Georgia Straight
for April 1994, Article 3
Many long years ago there was a baseball manager named Casey Stengel whose lasting fame was leading the Yankees to umpty dump World Series Championships in the 40s and 50s.
Old Case was a character, and in his dotage he decided to manage the then expansion New York Mets. They were as bad a group of so-called major league players who ever hit into a double play - which they didn't do very often because they seldom had a man on base. They were, in a word, awful.
One day as Casey watched as his bumblers dropped popups, overran bases, and let routine ground balls skip through their legs he was heard to mumble "can't anyone here play this game?"
It's a mercy that Casey, now in the great diamond in the sky, can't see the B.C. Legislature in action, especially her Majesty's Loyal Opposition. Last week I wrote of the matter of the then Speaker of the House, Joan Sawicki, and how the Premier showed his utter contempt for parliamentary tradition. Serious though that was, worse was yet to come.

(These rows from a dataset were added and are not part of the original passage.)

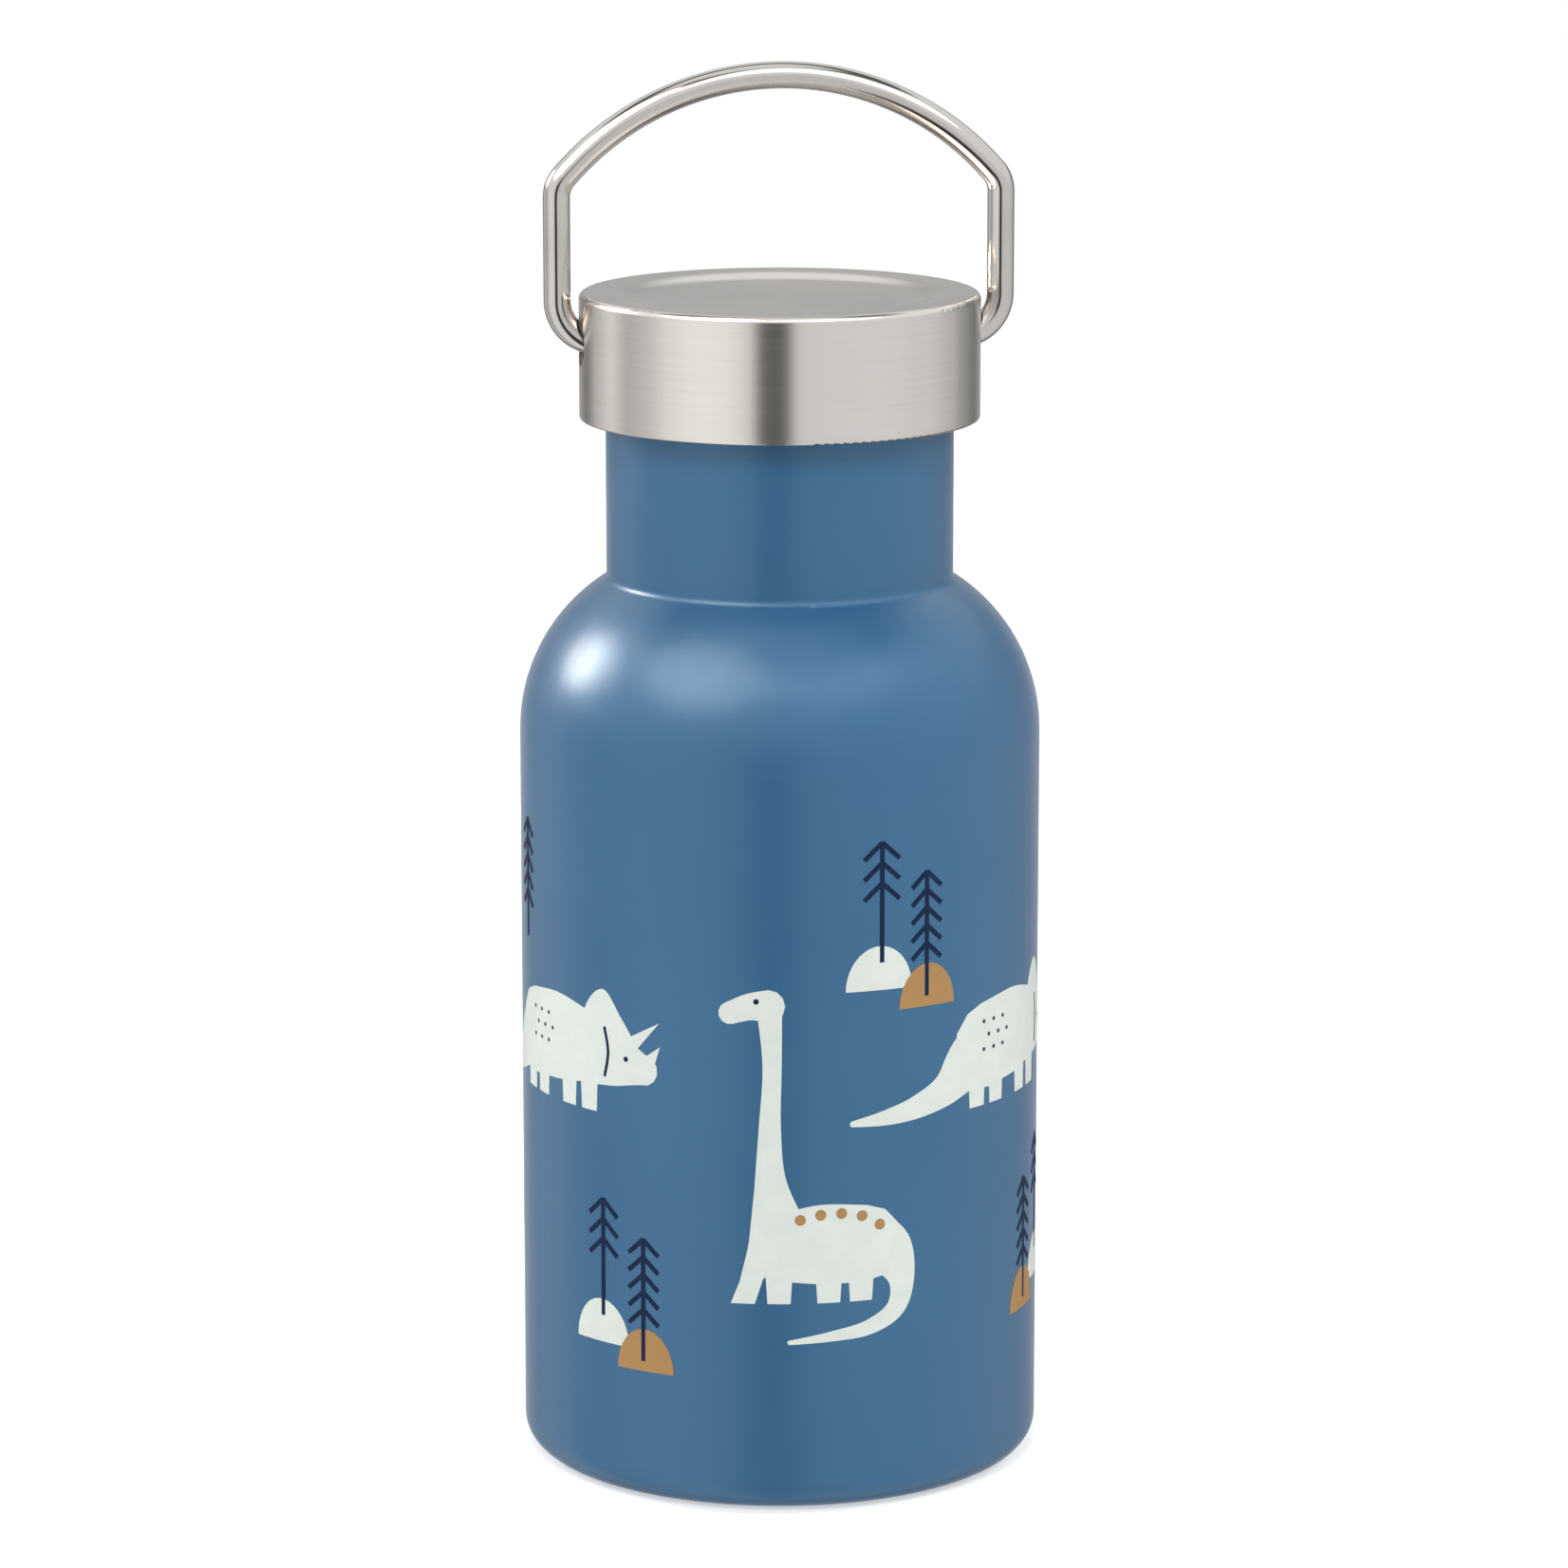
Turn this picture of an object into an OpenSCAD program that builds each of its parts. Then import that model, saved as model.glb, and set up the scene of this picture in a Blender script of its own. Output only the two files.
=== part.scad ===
// Double-wall steel water bottle for children, with a screw lid and a swinging bail handle.
// Millimetres. The bottle stands on z = 0 with its axis on Z, and the bail lies in the XZ plane.

/* [Body] */
// Outside diameter of the straight wall
body_d = 70; // [60:0.5:90]
// Height of the top of the straight wall above the base
wall_top = 99.6; // [70:0.2:140]
// Radius of the rounded shoulder
shoulder_r = 24.1; // [18:0.1:26]
// Outside diameter of the neck
neck_d = 46.5; // [38:0.5:56]
// Height of the neck, from the top of the shoulder to the drinking rim
neck_h = 26.1; // [22:0.1:36]
// Radius of the small hollow fillet where the neck meets the shoulder
crease_r = 1.2; // [0.8:0.1:2]
// Radius of the rounded edge at the base
base_edge_r = 4.3; // [3:0.1:6]
// Sheet thickness of the outer shell
shell_t = 0.5; // [0.4:0.05:0.8]

/* [Foot] */
// Width of the ring that the bottle stands on
foot_w = 2.5; // [2:0.1:4]
// Radius of the foot's inner edge
foot_edge_r = 1; // [0.7:0.1:1.2]
// Height of the lip that holds the base cover
foot_lip_h = 3.2; // [2.6:0.1:3.6]
// How far the base cover sits above the table
cover_recess = 1.6; // [1:0.1:2]
// Diameter of the raised middle of the base cover
cover_step_d = 37.2; // [30:0.2:44]
// Height of the raised middle of the base cover
cover_step_h = 0.5; // [0.3:0.1:0.8]
// Sheet thickness of the base cover and of the vacuum base
base_t = 0.5; // [0.4:0.05:0.7]

/* [Vacuum flask] */
// Sheet thickness of the inner liner
liner_t = 0.4; // [0.3:0.05:0.6]
// Vacuum gap between the shell and the liner at the wall
wall_gap = 2.4; // [1.6:0.1:3.5]
// Vacuum gap between the shell and the liner at the neck
neck_gap = 1.1; // [0.8:0.1:1.5]
// Room between the foot's lip and the vacuum base
base_room = 1.4; // [1:0.1:2]
// Vacuum gap between the vacuum base and the liner's base
base_gap = 3; // [2.6:0.1:5]
// Radius of the liner's bottom edge
liner_edge_r = 5; // [3:0.1:7]
// Height of the flange that welds the vacuum base to the shell
weld_flange_h = 3; // [2:0.1:4]
// Diameter of the evacuation hole
port_d = 1.5; // [1:0.1:2]
// Diameter of the dimple round the evacuation hole
dimple_d = 12; // [9:0.5:14]
// Depth of the dimple
dimple_h = 1; // [0.8:0.1:1.4]
// Diameter of the glass bead that seals the hole
seal_d = 7; // [5:0.5:8]
// Height of the glass bead
seal_h = 0.8; // [0.6:0.1:1.2]
// Diameter of the getter pellet
getter_d = 8; // [6:0.5:10]
// Height of the getter pellet
getter_h = 1.1; // [0.8:0.1:1.4]
// Distance of the getter from the bottle's axis
getter_pos = 15; // [12:0.5:18]
// Sheet thickness of the getter's tray
tray_t = 0.3; // [0.2:0.05:0.4]
// Height of the tray's rim above its floor
tray_rim_h = 0.8; // [0.5:0.1:1]
// Thickness of the heat-reflecting foil round the liner
foil_t = 0.15; // [0.1:0.05:0.2]
// Bare margin of the liner's straight wall above and below the foil
foil_margin = 2; // [1:0.5:6]

/* [Thread] */
// Rise of the thread in one turn
thread_pitch = 4; // [3.5:0.1:5]
// Height of each thread ridge
thread_depth = 1.1; // [0.8:0.05:1.3]
// Length of each thread ridge, in turns
thread_turns = 1.25; // [1:0.05:1.5]
// Width of a thread ridge at its root
thread_root_w = 2.2; // [1.8:0.05:2.3]
// Width of a thread ridge at its crest
thread_crest_w = 1.2; // [0.8:0.05:1.3]
// Radial clearance between the lid's thread and the neck
thread_gap = 0.35; // [0.3:0.05:0.5]
// Depth of the thread's highest point below the drinking rim
thread_below_rim = 3; // [2.6:0.1:4]

/* [Lid] */
// Radial clearance between the neck and the lid's skirt
skirt_gap = 2.9; // [2:0.1:4]
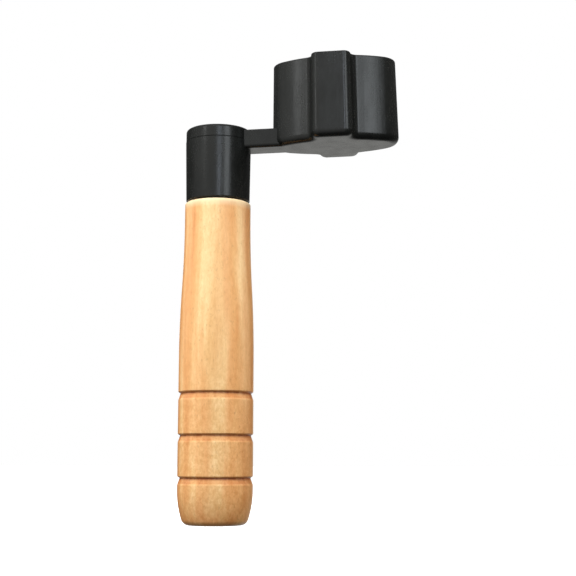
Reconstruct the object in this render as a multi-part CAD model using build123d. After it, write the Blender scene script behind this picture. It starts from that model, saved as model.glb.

Parliamentary tradition is clear that if a minister is in a compromising situation he (I use the masculine for convenience) must resign until that cloud has lifted. It is not a matter of guilt or innocence at all. Put simply, if a minister is under any serious question of impropriety or wrongdoing, he must resign until that cloud is lifted.
It's helpful, I think, to look at two recent cases both of which involve both an Attorney General and the movable morals of the NDP.
It is June 1990 - Mike Harcourt and Moe Sihota are in opposition and Bud Smith is Attorney-General. Sihota releases tapes of tapped private phone calls by Mr Smith to a deputy which show two things - Smith was uncomplimentary about a lawyer acting against a Socred Minister and he talked about how to deal with him from a political perspective. There was also a great deal of salacious chit chat unnecessarily released by Mr Sihota, to the considerable embarrassment of others, but that had nothing to do with Mr Smith as Attorney General. Bud Smith took his counsel on the Thursday afternoon this matter became public and the following morning stood aside as Attorney-General. He was later cleared of all wrongdoing.
On that fateful Friday in June, which must have been horrible for him and his family, Mr Smith knew that it was not a matter of innocence or guilt but whether or not he could continue as Attorney-General under that cloud. He did the proper thing. Promptly and without a whimper.
Colin Gabelman, the NDP Attorney-General, is a man liked by all. Like the rest of his party, however, he regards any who disagree with his pro abortion stance as a kook. One of Mr Gabelmann's "kooks", a very dedicated and intelligent man named Gordon Watson, started a law suit over the abortion issue and subpoenaed him to appear as a witness. Mr Gabelmann didn't want to appear and filed an affidavit in support of an application before a judge. This affidavit became sworn court testimony and some months later Mr Watson discovered that the affidavit contained a clear untruth. He took that knowledge to the Liberal Justice Critic, Jeremy Dalton, who some say warned Mr Gabelmann. In all events, Mr Gabelmann on April 13 made a complete breast of it in the House. He had indeed sworn a false affidavit.
Mr Dalton, faced with an Attorney-General caught in apparent perjury, did nothing! Not a question from the official Opposition to Mr Gabelmann or the Premier. It was left to Gordon Wilson to try, in the couple of minutes left in Question Period, to mount an attack.
The next day everyone naturally assumed that Opposition leader Gordon Campbell would get the Liberal assault going, but no! it was gentle Jeremy back on his feet helping his friend the Attorney-General divert attention from his affidavit with questions about a prison break. Gadfrey Daniel! here we had an Attorney-General, on the face of it at least committing perjury, and in two days the Liberal Opposition hadn't asked him a single question!
By Friday (three days later), following, as usual, my editorials on radio, the Sun and Province cried out for Gabelmann to step down whereupon Gordon Campbell finally joined the chorus with a press release demanding the same.
There are three compelling conclusions.
For Premier Harcourt, there are different - very different - rules of conduct for Socreds than for the NDP.
The Liberals are the worst Opposition of all time.
And old Casey was right - nobody here can play this game.